Alongside this, around 1 in 5 employees have taken a day off from work because of stress, but of these employees, 90% have given a different reason for being absent.
Which means businesses are losing employees
The high prevalence of mental health issues and employee’s distrust in being able to feel they are fully able to talk about it means that businesses are losing good people.
A survey from Harvard Business Review into mental health in the workplace found that half of Millennials and 75% of employees falling into the Gen Z category had left roles due to mental health issues.
This is in stark comparison to the overall percentage of the survey, which sits at 34%.

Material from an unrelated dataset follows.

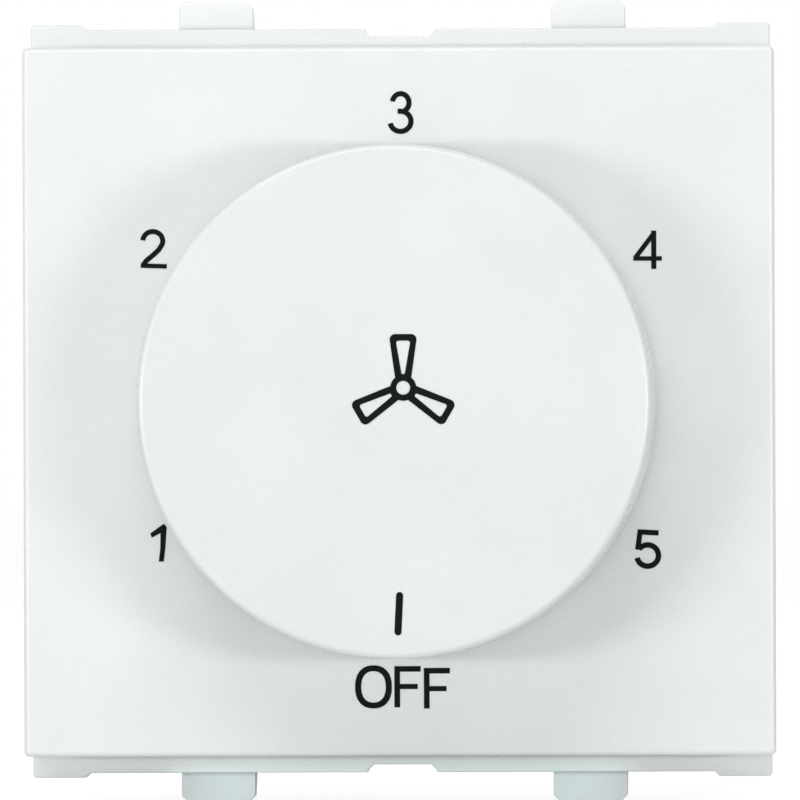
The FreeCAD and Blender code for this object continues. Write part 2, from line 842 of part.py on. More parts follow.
def contact_bridge():
    """Sprung bridge behind the rotor: one arm on the common ring, the other on the speed contacts."""
    inner = pivot_radius + bridge_hub_gap
    hub = rod(inner + bridge_hub_width, disc_rear_y, disc_rear_y + bridge_thickness)
    hub = hub.cut(rod(inner, disc_rear_y, disc_rear_y + bridge_thickness))
    common_arm = bridge_arm(ring_inner_radius + ring_width / 2, 90.0)
    speed_arm = bridge_arm(contact_radius, 270.0)
    return joined(hub, [common_arm, speed_arm])


def board_screws():
    """Two self-tapping screws through the board into the drilled posts."""
    screw = slotted_screw(board_screw_radius, board_screw_length, board_screw_head_radius,
                          board_screw_head_height, board_screw_slot_width, board_screw_slot_depth)
    screw.rotate(ORIGIN, vec(1, 0, 0), 180)
    placed = []
    for side in (-1, 1):
        copy = screw.copy()
        copy.translate(vec(side * post_x, board_front_y, side * post_z))
        placed.append(copy)
    return Part.Compound(placed)


def capacitor(height, depth, z):
    """A box film capacitor on four feet behind the board, with its two leads."""
    start_y = board_rear_y + capacitor_foot
    case = cut_slab(capacitor_width, height, capacitor_corner, start_y, start_y + depth, 0, z)
    foot_x = capacitor_width / 2 - capacitor_corner - capacitor_foot_width / 2
    foot_z = height / 2 - capacitor_corner - capacitor_foot_width / 2
    pieces = []
    for side in (-1, 1):
        pieces.append(square_bar(capacitor_lead, lead_end_y, start_y, side * capacitor_lead_pitch / 2, z))
        for level in (-1, 1):
            pieces.append(square_bar(capacitor_foot_width, board_rear_y, start_y, side * foot_x,
                                     z + level * foot_z))
    return joined(case, pieces)


def resistor(x):
    """An axial resistor behind the board, with its leads bent down into their holes."""
    y = board_rear_y + resistor_lift + resistor_radius
    half = resistor_length / 2
    body = Part.makeCylinder(resistor_radius, resistor_length, vec(x - half, y, resistor_z), vec(1, 0, 0))
    wire = resistor_lead / 2
    leads = []
    for side in (-1, 1):
        start = x + side * half
        end = x + side * resistor_lead_pitch / 2
        leads.append(outline_along_z([
            (start, y - wire),
            (end - side * wire, y - wire),
            (end - side * wire, lead_end_y),
            (end + side * wire, lead_end_y),
            (end + side * wire, y + wire),
            (start, y + wire),
        ], resistor_z - wire, resistor_z + wire))
    return joined(body, leads)


def terminal_plate():
    """Right terminal: a tapped plate on the bay's floor, with a collar and a leg to the board."""
    top_z = terminal_z + terminal_plate_height / 2
    plate = cut_slab(terminal_plate_width, terminal_plate_height, terminal_corner, bay_floor_y,
                     terminal_rear_y, terminal_x, terminal_z)
    half_leg = terminal_leg_width / 2
    leg = block(terminal_x - half_leg, terminal_x + half_leg, board_front_y, terminal_rear_y,
                top_z - terminal_plate_thickness, top_z)
    collar_y = bay_floor_y - terminal_collar_length
    collar = rod(terminal_collar_radius, collar_y, bay_floor_y, terminal_x, terminal_z)
    hole = rod(screw_hole_radius, collar_y - overshoot, terminal_rear_y + overshoot, terminal_x, terminal_z)
    return joined(plate, [leg, collar]).cut(hole)


def clamp_plate():
    """Right wire clamp, a plate with two gripping grooves, held open off the terminal."""
    plate = cut_slab(clamp_width, clamp_height, terminal_corner, clamp_front_y, clamp_rear_y, terminal_x,
                     terminal_z)
    cuts = [rod(screw_hole_radius, clamp_front_y - overshoot, clamp_rear_y + overshoot, terminal_x,
                terminal_z)]
    for level in (-1, 1):
        start = vec(terminal_x - clamp_width / 2 - overshoot,
                    clamp_front_y + clamp_groove_depth - clamp_groove_radius,
                    terminal_z + level * clamp_groove_z)
        cuts.append(Part.makeCylinder(clamp_groove_radius, clamp_width + 2 * overshoot, start,
                                      vec(1, 0, 0)))
    return plate.cut(cuts)


def terminal_screw():
    """Right terminal screw, backed off as the switch is supplied."""
    screw = slotted_screw(screw_radius, screw_length, screw_head_radius, screw_head_height,
                          screw_slot_width, screw_slot_depth)
    cross = block(-screw_cross_radius, screw_cross_radius, screw_head_height - screw_slot_depth,
                  screw_head_height + overshoot, -screw_slot_width / 2, screw_slot_width / 2)
    screw = screw.cut(cross)
    screw.translate(vec(terminal_x, clamp_rear_y, terminal_z))
    return screw


def knob():
    """Hollow dial with a boss on the flatted shaft and radial ribs."""
    inner_y = knob_front_y + knob_face_thickness
    inner_radius = knob_radius - knob_wall
    profile = [(0, knob_front_y)]
    for index in range(knob_edge_facets + 1):
        angle = math.pi / 2 * index / knob_edge_facets
        profile.append((knob_radius - knob_edge_radius * (1 - math.sin(angle)),
                        knob_front_y + knob_edge_radius * (1 - math.cos(angle))))
    profile += [(knob_radius, knob_rear_y), (inner_radius, knob_rear_y)]
    profile += [(inner_radius, inner_y), (0, inner_y)]
    rib_end_y = knob_rear_y - knob_rib_recess
    root_y = inner_y - knob_face_thickness / 2
    boss = rod(knob_boss_radius, root_y, knob_rear_y)
    half_rib = knob_rib_thickness / 2
    rib = block(knob_boss_radius - knob_wall / 2, inner_radius + knob_wall / 2, root_y, rib_end_y,
                -half_rib, half_rib)
    pitch = 360.0 / knob_rib_count
    ribs = [swung(rib, pitch * (index + 0.5)) for index in range(knob_rib_count)]
    shell = joined(turned(profile), [boss] + ribs)
    flat_z = shaft_radius - shaft_flat
    socket = rod(shaft_radius, shaft_end_y, knob_rear_y + overshoot)
    land = block(-shaft_radius, shaft_radius, shaft_end_y - overshoot, shaft_end_y + shaft_engagement,
                 flat_z, shaft_radius + overshoot)
    pocket_x = grip_width / 2 + part_gap
    pocket = block(-pocket_x, pocket_x, shaft_end_y, knob_rear_y + overshoot,
                   flat_z, flat_z + grip_thickness + grip_bow)
    return shell.cut([socket.cut(land), pocket])


def grip_spring():
    """Bowed strip in the knob's boss that presses on the shaft's flat."""
    flat_z = shaft_radius - shaft_flat
    start = shaft_end_y + part_gap + grip_thickness / 2
    end = start + grip_length
    middle = (start + end) / 2
    low = flat_z + grip_thickness / 2
    high = flat_z + grip_bow + grip_thickness / 2 - part_gap
    x = -grip_width / 2
    path = Part.Arc(vec(x, start, high), vec(x, middle, low), vec(x, end, high))
    return bent_strip([path.toShape()], grip_thickness, vec(grip_width, 0, 0))


def all_parts():
    """Every piece by its node's name."""
    parts = {
        "front_cover": front_cover(),
        "rear_housing": rear_housing(),
        "knob": knob(),
        "knob_grip_spring": grip_spring(),
        "rotor_spindle": rotor_spindle(),
        "contact_bridge": contact_bridge(),
        "detent_spring": detent_spring(),
        "switch_base": switch_base(),
        "switch_cover": switch_cover(),
        "common_contact": common_contact(),
        "circuit_board": circuit_board(),
        "board_screws": board_screws(),
        "large_capacitor": capacitor(large_capacitor_height, capacitor_depth, large_capacitor_z),
        "small_capacitor": capacitor(small_capacitor_height, small_capacitor_depth, small_capacitor_z),
        "bleed_resistor": resistor(-resistor_x),
        "surge_resistor": resistor(resistor_x),
    }
    for index, angle in enumerate(speed_angles()):
        parts["speed_contact_%d" % (index + 1)] = speed_contact(angle)
    for make in (terminal_plate, clamp_plate, terminal_screw):
        right = make()
        parts[make.__name__ + "_right"] = right
        parts[make.__name__ + "_left"] = mirrored_x(right)
    return parts


os.makedirs("parts", exist_ok=True)
for name, shape in all_parts().items():
    shape.exportStep(os.path.join("parts", name + ".step"))
    print(name, "valid" if shape.isValid() else "NOT VALID", len(shape.Solids), round(shape.Volume, 1))
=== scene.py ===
"""Looks of a two-module rotary fan speed switch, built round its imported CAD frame."""

import logging
import math
from dataclasses import dataclass
from enum import Enum

import bmesh
import bpy
from bmesh.types import BMEdge, BMesh, BMFace, BMVert
from bpy.types import Material, Mesh, Node, NodeInputs, NodeSocket, Object, World
from mathutils import Matrix, Vector

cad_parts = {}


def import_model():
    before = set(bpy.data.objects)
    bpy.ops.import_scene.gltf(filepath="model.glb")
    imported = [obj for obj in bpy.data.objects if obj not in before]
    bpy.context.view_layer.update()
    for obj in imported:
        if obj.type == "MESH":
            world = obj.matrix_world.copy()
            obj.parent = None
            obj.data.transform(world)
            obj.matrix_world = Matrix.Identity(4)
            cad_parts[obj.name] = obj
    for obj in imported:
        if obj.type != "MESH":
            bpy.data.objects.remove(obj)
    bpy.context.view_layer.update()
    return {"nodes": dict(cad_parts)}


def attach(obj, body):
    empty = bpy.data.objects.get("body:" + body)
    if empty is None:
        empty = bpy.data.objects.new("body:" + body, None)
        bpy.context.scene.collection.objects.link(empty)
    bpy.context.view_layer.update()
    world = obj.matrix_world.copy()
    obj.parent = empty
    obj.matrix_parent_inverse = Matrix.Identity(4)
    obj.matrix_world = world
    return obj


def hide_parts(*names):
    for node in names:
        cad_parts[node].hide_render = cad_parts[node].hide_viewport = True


Point = tuple[float, float]
Triple = tuple[float, float, float]
Rgba = tuple[float, float, float, float]

LOG = logging.getLogger("fan_switch")
MM = 0.001
DEPTH = Vector((0.0, 1.0, 0.0))
# Metres within which the points of a turned shape become one.
WELD = 0.00001
# Millimetres by which the shapes of one moulding run into each other.
LAP = 0.05
# Millimetres by which a cutting shape runs past what it cuts.
OVERRUN = 1.0
# The point in front of the plate that the camera and the lamps face, in metres.
STUDIO_TARGET = (0.00008, -0.007, 0.00008)


class Body(Enum):
    """The moving bodies of the switch."""

    HOUSING = "housing"
    DIAL = "dial"
    SCREW_RIGHT = "screw_right"
    SCREW_LEFT = "screw_left"
    CLAMP_RIGHT = "clamp_right"
    CLAMP_LEFT = "clamp_left"


def srgb(red: float, green: float, blue: float) -> Rgba:
    """Turn a screen colour into the linear colour that a shader takes.

    Args:
        red: Red from 0 to 255.
        green: Green from 0 to 255.
        blue: Blue from 0 to 255.

    Returns:
        The linear colour with full alpha.
    """
    shares = [value / 255.0 for value in (red, green, blue)]
    return (*(share / 12.92 if share <= 0.04045 else ((share + 0.055) / 1.055) ** 2.4
              for share in shares), 1.0)


def grey(value: float) -> Rgba:
    """Make the even tone of a value, for a ramp that holds values."""
    return (value, value, value, 1.0)


class NodeBoard:
    """A node tree with short ways to add and join its nodes."""

    def __init__(self, owner: Material | World) -> None:
        """Start with an empty tree.

        Args:
            owner: The new material or world that the tree belongs to.
        """
        self.owner = owner
        owner.use_nodes = True
        self.tree = owner.node_tree
        self.tree.nodes.clear()

    def add(self, kind: str, **settings: object) -> Node:
        """Add a node.

        Args:
            kind: The node's type name.
            settings: Attributes to set on it.

        Returns:
            The new node.
        """
        node = self.tree.nodes.new(kind)
        for key, value in settings.items():
            setattr(node, key, value)
        return node

    def join(self, source: NodeSocket, target: NodeSocket) -> None:
        """Link one socket to another."""
        self.tree.links.new(source, target)

    def noise(self, scale: float, detail: float, roughness: float = 0.5,
              stretch: Triple = (1.0, 1.0, 1.0)) -> NodeSocket:
        """Add noise over the piece's own coordinates.

        Args:
            scale: Features per metre.
            detail: Octaves of the noise.
            roughness: Share that each octave keeps.
            stretch: How much finer it is along each axis.

        Returns:
            The noise's value.
        """
        place = self.add("ShaderNodeTexCoord")
        mapping = self.add("ShaderNodeMapping")
        mapping.inputs["Scale"].default_value = stretch
        noise = self.add("ShaderNodeTexNoise")
        noise.inputs["Scale"].default_value = scale
        noise.inputs["Detail"].default_value = detail
        noise.inputs["Roughness"].default_value = roughness
        self.join(place.outputs["Object"], mapping.inputs["Vector"])
        self.join(mapping.outputs["Vector"], noise.inputs["Vector"])
        return noise.outputs["Fac"]

    def ramp(self, source: NodeSocket, stops: list[tuple[float, Rgba]],
             target: NodeSocket) -> Node:
        """Add a colour ramp between two sockets.

        Args:
            source: The value that runs over the ramp.
            stops: Places from 0 to 1 with their colours.
            target: The socket that takes the ramp's colour.

        Returns:
            The ramp node.
        """
        ramp = self.add("ShaderNodeValToRGB")
        elements = ramp.color_ramp.elements
        while len(elements) < len(stops):
            elements.new(0.5)
        for element, (place, colour) in zip(elements, stops):
            element.position = place
            element.color = colour
        self.join(source, ramp.inputs["Fac"])
        self.join(ramp.outputs["Color"], target)
        return ramp

    def bump(self, height: NodeSocket, strength: float, depth: float, target: NodeSocket) -> Node:
        """Add a bump.

        Args:
            height: The height to follow.
            strength: How much of it shows.
            depth: Its depth in metres.
            target: The socket that takes its normal, of a shader or of a bump that lies on it.

        Returns:
            The bump node.
        """
        bump = self.add("ShaderNodeBump")
        bump.inputs["Strength"].default_value = strength
        bump.inputs["Distance"].default_value = depth
        self.join(height, bump.inputs["Height"])
        self.join(bump.outputs["Normal"], target)
        return bump

    def shader(self, roughness: float, metallic: float = 0.0) -> NodeInputs:
        """Add the main shader and the output that shows it.

        Args:
            roughness: Roughness where nothing is linked.
            metallic: 1 for bare metal, otherwise 0.

        Returns:
            The shader's inputs.
        """
        shader = self.add("ShaderNodeBsdfPrincipled")
        shader.inputs["Roughness"].default_value = roughness
        shader.inputs["Metallic"].default_value = metallic
        output = self.add("ShaderNodeOutputMaterial")
        self.join(shader.outputs["BSDF"], output.inputs["Surface"])
        return shader.inputs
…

What is crucial here is the clear generational shift. As Millennials and Gen Zers begin to make up more and more of the workforce, businesses that fail to take the necessary steps of looking after their workforce may begin to see even higher turnover rates.
The opportunity for businesses with mental health in the workplace
However, this isn’t a case of needing to take necessary steps simply to bubble wrap employees from mental health issues.

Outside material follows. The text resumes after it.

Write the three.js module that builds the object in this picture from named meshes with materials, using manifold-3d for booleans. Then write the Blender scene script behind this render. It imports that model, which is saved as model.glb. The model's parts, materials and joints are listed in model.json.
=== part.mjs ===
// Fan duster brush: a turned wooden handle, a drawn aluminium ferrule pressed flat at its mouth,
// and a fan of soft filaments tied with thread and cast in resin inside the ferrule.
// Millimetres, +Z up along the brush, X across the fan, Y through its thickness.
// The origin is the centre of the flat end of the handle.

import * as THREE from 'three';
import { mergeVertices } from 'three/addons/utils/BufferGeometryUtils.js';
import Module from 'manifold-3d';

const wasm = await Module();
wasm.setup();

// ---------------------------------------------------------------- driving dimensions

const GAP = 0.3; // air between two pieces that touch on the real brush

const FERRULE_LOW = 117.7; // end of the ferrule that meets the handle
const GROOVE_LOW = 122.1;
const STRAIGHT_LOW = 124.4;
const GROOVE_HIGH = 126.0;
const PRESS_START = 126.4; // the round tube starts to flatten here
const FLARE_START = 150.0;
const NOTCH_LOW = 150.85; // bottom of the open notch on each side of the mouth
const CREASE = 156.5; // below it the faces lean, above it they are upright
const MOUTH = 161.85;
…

There is clear, clear evidence that businesses that invest in mental health, particularly preventative measures, will not only reduce the cost of poor mental health, but will actually see a return on investment.
Again coming back to Deloitte’s 2019 report, they have found that, on average, businesses who invest in mental health initiatives will see a £5 ROI for every £1 invested. This has risen from £4 when they conducted their research in 2017.

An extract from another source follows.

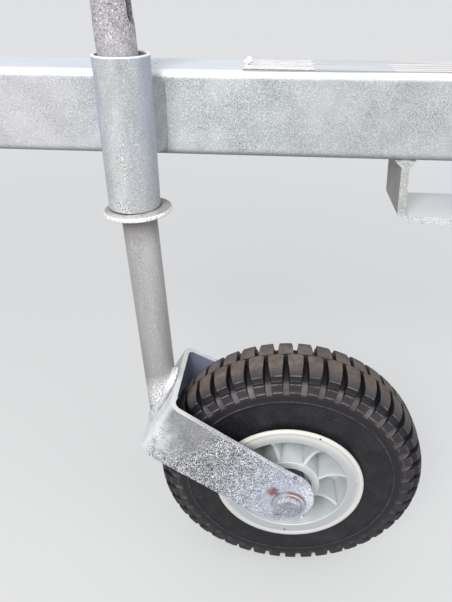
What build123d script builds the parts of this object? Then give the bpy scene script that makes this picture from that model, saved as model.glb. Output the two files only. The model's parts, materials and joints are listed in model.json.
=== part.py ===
from build123d import *
from math import cos, radians, sin, sqrt, tan
import os

# A jockey wheel in its sleeve on a length of trailer drawbar.
# Frame: millimetres, +Z up, X along the drawbar, the wheel on its near side (-Y).
# The origin is the middle of the drawbar's far face, level with the sleeve.

# Sleeve: a tube welded upright to the drawbar's near face
sleeve_radius = 32.5
sleeve_wall = 3.2
sleeve_top_z = 71.4
sleeve_foot_z = -103.4
sleeve_root_gap = 0.4
sleeve_weld_toe = 8.5
sleeve_weld_root = 2
sleeve_weld_wrap = 0.95
sleeve_weld_crown = 1.2
sleeve_weld_end_round = 6
tube_edge_chamfer = 0.6

# Stem: a tube that hangs loose in the sleeve and leans in it
stem_radius = 22.5
stem_wall = 3.6
stem_lean_left = 2.98
stem_lean_back = 2.69
stem_above_sleeve = 120
slot_width = 24
slot_length = 52
slot_above_sleeve = 26

# Collar: a ring welded round the stem, which carries the sleeve
collar_radius = 43.3
collar_thickness = 6
collar_edge_round = 2.1
collar_clearance = 0.5
collar_weld_leg = 5

# Tyre, out to the tops of its lugs
tyre_radius = 203.1
tyre_half_width = 50.2
tread_flat_half = 22
lug_edge_drop = 8.1
lug_edge_inset = 9.7
lug_foot_drop = 31
lug_count = 45
groove_depth = 8
groove_width = 7
groove_foot_rise = 2
groove_turn = 3.5
centre_rib_half = 2.5

# Wheel centre, from the point where the stem crosses the sleeve's axis
wheel_trail = 192.6
wheel_drop = 515.4

# Fork: a flat bar bent to a U, its arms sloping down to the axle
web_clearance = 16.2
web_side_clearance = 17.2
axle_side_clearance = 33.2
fork_plate = 8
fork_slope = 32.37
fork_web_back = tyre_radius + web_clearance
fork_web_half = tyre_half_width + web_side_clearance
fork_axle_half = tyre_half_width + axle_side_clearance
fork_knee_back = 50
fork_knee_radius = 200
fork_bend_radius = 9
fork_edge_round = 0.8
fork_top_edge = 50.4
fork_bottom_edge = 48.5
fork_end_radius = 47.5
fork_end_back = 15
fork_weld_leg = 8
fork_weld_taper = 40

# Axle bolt with its washers, nut and spacer tubes
bolt_radius = 11
bolt_head_flats = 32
bolt_head_height = 8
bolt_nut_height = 13
bolt_thread_out = 7
bolt_end_chamfer = 1.5
bolt_hole_clearance = 0.5
hexagon_chamfer = 60
washer_radius = 24
washer_thickness = 3
spacer_radius = 17
spacer_clearance = 0.4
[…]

They also found that businesses who invest in a range of measures could see up to £11 returned for every £1 invested.
We’ve referenced Deloitte’s report a lot in this article as it’s so comprehensive, and we’ve put a summary together here.
Mental health in the workplace statistics; what to remember
While the stats more than speak for themselves, they don’t show the huge human element that is behind the numbers.
They don’t show the stress and agony that many have to go through, and they also don’t fully paint the picture of what the upside to investing in mental health is.
But, they do, without any doubt, show that businesses who fail to invest in mental health are falling behind and are losing good people.
You don’t always need a big budget to get the mental health in the workplace ball rolling; but starting is better than doing nothing.